I've set the predict.all=TRUE argument in the predictions, but it gives me a matrix of 800 columns (=the number of trees in my forest) and each of them is a 1 or a 0. How do I get the probability output rather than class?
PS: the size of my nodes=1, which means that this should make sense. however, I changed the node size=50, still got all 0's and 1's no probabilities.
Here's what Im doing:
#build model (node size=1)
rf<-randomForest(y~. ,data=train, ntree=800,replace=TRUE, proximilty=TRUE, keep.inbag=TRUE)
#get the predictions
#store the predictions from all the trees
all_tree_train<-predict(rf, test, type="prob", predict.all= TRUE)$individual
This gives a matrix of 0's and 1's rather than probabilities.
I realise this question is old, but it might help anyone with a similar question.
If you query the trees for their results, you'll always get the end classifications which are deterministic given an initialised forest. You can extract the probabilities by setting predict all to TRUE as you've done and summing across the votes for a probability.
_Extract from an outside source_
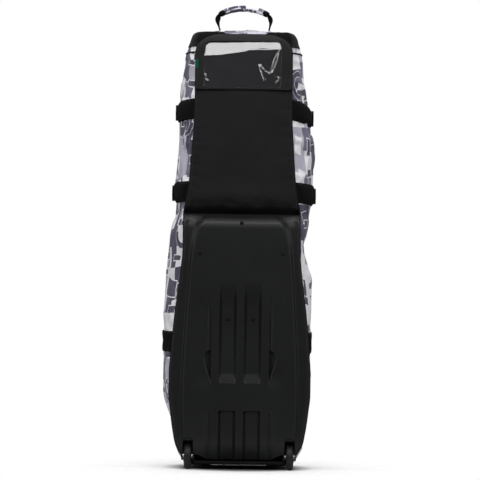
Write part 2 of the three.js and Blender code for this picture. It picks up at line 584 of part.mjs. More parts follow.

If you have more than 2 classes, the forest classifies an item 'm' as class 'x' with probability
(number of trees which bin m as x)/(number of trees)
As you only have a binary classification, the column sums of the prediction matrix give you the probability of being in class 1.
So the documentation for predict.randomForest states:
If predict.all=TRUE, then the individual component of the returned
object is a character matrix where each column contains the predicted
class by a tree in the forest.
...so it does not appear that it is possible to have a probability returned for each individual tree.
If you want something like a prediction interval for classification, you might try fitting a random forest with many more trees and then generating predictions from many different (random?) subsets of the forest.
One thing you need to be careful of though is that you appear to be feeding your training data to predict.randomForest. This will of course give you biased predictions, unless you use the information from the inbag component of the random forest object to only select trees on which that observation was out of bag.